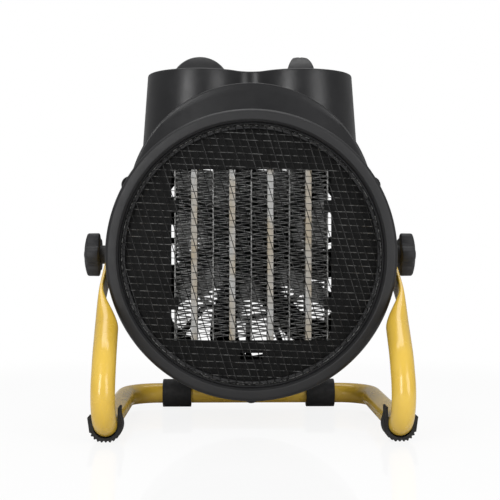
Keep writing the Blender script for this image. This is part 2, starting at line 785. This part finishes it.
def drumShell():
    radius, inner, edge = drum["radius"], drum["radius"] - drum["wall"], drum["edge"]
    front, back = drum["front"], drum["back"]
    hood = shoulderHood()
    place(hood)
    shell = meshObject("drumShell", hood)
    podSpace = podLoft([(podSpread(0) + drum["podGap"], 0), (drum["podGap"], pod["rim"])])
    place(podSpace)
    carve(shell, podSpace)
    body = turned([(radius, front, edge), (radius, back, edge), (inner, back), (inner, front)], drum["steps"])
    place(body)
    root, face = inner - drum["bossRoot"], drum["bossFace"]
    for side in (-1, 1):
        boss = turned([(0, root), (drum["boss"], root), (drum["boss"], face, edge), (0, face)], 64)
        turn(boss, -90 * side, "Z")
        place(boss)
        body = together(body, boss)
    carve(shell, drumBar(inner, front - past, back + past))
    carve(shell, body, "UNION", True)
    carve(shell, drumBar(inner, front - past, back + past))
    drill(shell, drum["bushHole"], -drum["bushReach"], drum["bushReach"], 90, "Z")
    low, top, width = radius - drum["padSink"], radius + drum["screwRise"], drum["screwPad"]
    for angle in drum["screwAngles"]:
        pad = turned([(0, low), (width, low), (width, top, drum["screwRound"]), (0, top)], 64)
        hole = rod(drum["screwHole"], inner - past, top + past, 40)
        for piece, kind in ((pad, "UNION"), (hole, "DIFFERENCE")):
            turn(piece, -90, "Z")
            turn(piece, -angle, "Y")
            place(piece, 0, drum["screwY"])
            carve(shell, piece, kind)
    dress(shell, "drum", "black_housing", "drum_shell", sharp=30)


# rolled bead along the front edge of the shoulder
def shoulderBead():
    size, middle = drum["bead"], drum["shoulderRadius"] - drum["bead"]
    front = drum["shoulderEdge"] - size
    bm = turned([(middle + x, front + y) for x, y in aroundPoints(size, range(0, 360, 30))], 240)
    place(bm, 0, 0, drum["shoulderRise"])
    inside = drumBar(drum["radius"] - drum["beadSink"], drum["front"] - past, drum["back"])
    bead = carve(meshObject("shoulderBead", bm), inside)
    dress(bead, "drum", "black_housing", sharp=50)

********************

▶ _Written request_
Copy out the whole listing exactly as written.

▶ _Problem solution_
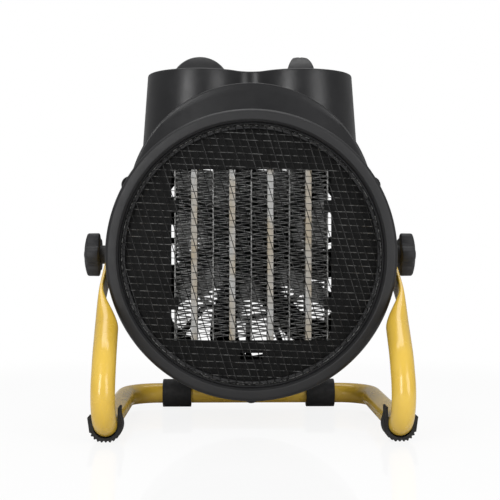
Keep writing the Blender script for this image. This is part 2, starting at line 785. This part finishes it.
def drumShell():
    radius, inner, edge = drum["radius"], drum["radius"] - drum["wall"], drum["edge"]
    front, back = drum["front"], drum["back"]
    hood = shoulderHood()
    place(hood)
    shell = meshObject("drumShell", hood)
    podSpace = podLoft([(podSpread(0) + drum["podGap"], 0), (drum["podGap"], pod["rim"])])
    place(podSpace)
    carve(shell, podSpace)
    body = turned([(radius, front, edge), (radius, back, edge), (inner, back), (inner, front)], drum["steps"])
    place(body)
    root, face = inner - drum["bossRoot"], drum["bossFace"]
    for side in (-1, 1):
        boss = turned([(0, root), (drum["boss"], root), (drum["boss"], face, edge), (0, face)], 64)
        turn(boss, -90 * side, "Z")
        place(boss)
        body = together(body, boss)
    carve(shell, drumBar(inner, front - past, back + past))
    carve(shell, body, "UNION", True)
    carve(shell, drumBar(inner, front - past, back + past))
    drill(shell, drum["bushHole"], -drum["bushReach"], drum["bushReach"], 90, "Z")
    low, top, width = radius - drum["padSink"], radius + drum["screwRise"], drum["screwPad"]
    for angle in drum["screwAngles"]:
        pad = turned([(0, low), (width, low), (width, top, drum["screwRound"]), (0, top)], 64)
        hole = rod(drum["screwHole"], inner - past, top + past, 40)
        for piece, kind in ((pad, "UNION"), (hole, "DIFFERENCE")):
            turn(piece, -90, "Z")
            turn(piece, -angle, "Y")
            place(piece, 0, drum["screwY"])
            carve(shell, piece, kind)
    dress(shell, "drum", "black_housing", "drum_shell", sharp=30)


# rolled bead along the front edge of the shoulder
def shoulderBead():
    size, middle = drum["bead"], drum["shoulderRadius"] - drum["bead"]
    front = drum["shoulderEdge"] - size
    bm = turned([(middle + x, front + y) for x, y in aroundPoints(size, range(0, 360, 30))], 240)
    place(bm, 0, 0, drum["shoulderRise"])
    inside = drumBar(drum["radius"] - drum["beadSink"], drum["front"] - past, drum["back"])
    bead = carve(meshObject("shoulderBead", bm), inside)
    dress(bead, "drum", "black_housing", sharp=50)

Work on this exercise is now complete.